How about addressing the whole package and compare it with the proposals being leaked by Cameron, Osbourne and Johnson in the past 48 hours.

It does look like Home Rule of some sort is on offer to solve the Scotland problem for the Tories and allow them untrammelled access to redesigning England.

There is no way that he would want immediate independence for Scotland as he is a died in the wool unionist in charge of a unionist party. And he is on record of wanting to be statesmanlike over the issue. Independence is not on offer and Sturgeon is too clever to call a second referendum before there is a long history of opinion polls showing support.

Apart from it being illegal and almost impossible to expel Scotland except by negotiation.

Scotland may have been a poor nation some 300 years ago, but currently as an economic entity is well up the European table.

Some sort of federation will work quite well IMHO.

All national expenditure quotas will be decided locally, initially under the Barnett formula or something like it and gradually changed as each country finds its own level of ability to fund itself.

Macro-economic questions- control of the currency, and monetary policy, foreign affairs and most military decisions to be made by the federal body initially with gradual transfer as appropriate to the nations.

It is a typically British compromise that could just work by blurring rules and outcomes.

But the ever-ducked problem is this: what if the English majority block what the UK majority wants? Does it become a confidence issue? As England’s so huge, its decisions can directly impact the economies of the other countries in degrees unknown in other Unions.

It risks being extremely unstable.

Reserved powers for decision making in the federal structure and the fear of losing the union.

Sorry, what are you replying to there? What ‘reserve powers’?

Tory Lord Salisbury is worth a read.

Powers reserved to individual nations’ representatives- the requirement for more than a simple majority in the Federal body.

Maybe have all the Federal members elected from super constituencies size dependent on population

NI 2 million
Wales 3 million
Scotland 5 million

Say

South West
South East,
London
East Anglia
West Midlands
East Midlands
North West
North East,
Yorkshire

With three members for every million voters.
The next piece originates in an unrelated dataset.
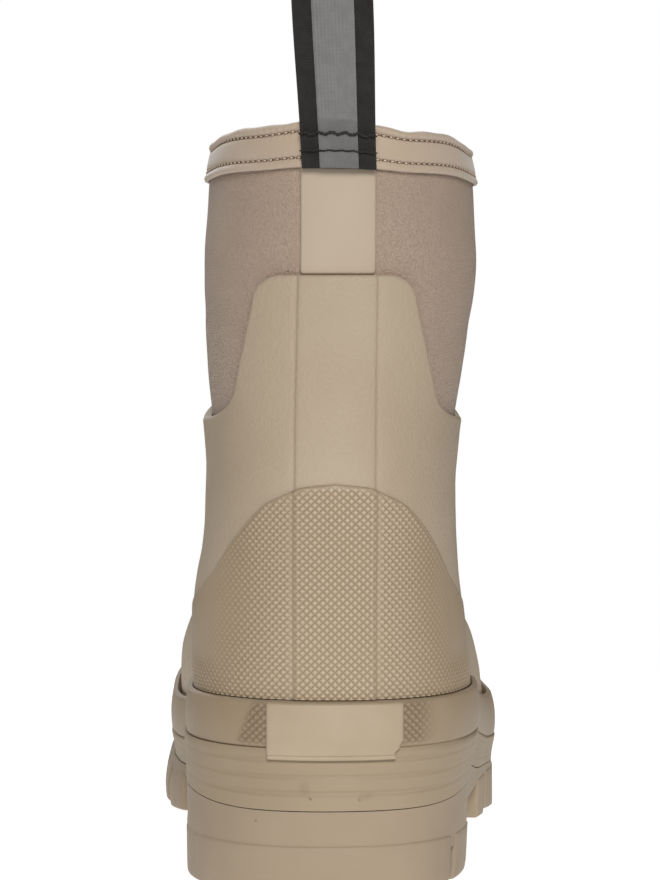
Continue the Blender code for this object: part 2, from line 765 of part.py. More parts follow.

Each delegation to have an odd number of representatives.

Decisions need to be made on legislation by a simple majority of all members and a confirming majority of regions.

For once, Pjen is not opening one more tedious thread to discuss the wonders of Scots’ independence.

If ANYONE wants to post on that topic, go re-open one of the dozen or so existing threads to address it.

Do not drag independence into this thread and then whine that Pjen is doing the "same old thing.

[ /Moderating ]

Yes. This post is about what is currently happening and what it might lead to.

For the US-ians; what is “EVEL”?

Googling it just gets articles about a motorcycle stuntman. Apologies if it’s in one of the posts and I missed it.

Sorry, it is shorthand for “English votes for English laws”. As Scotland has many devolved powers it is something of an issue that Scottish MP’s at Westminster get to vote on laws that will not affect their own constituencies. Some form of EVEL process will likely be needed before any further powers are transferred to Scotland.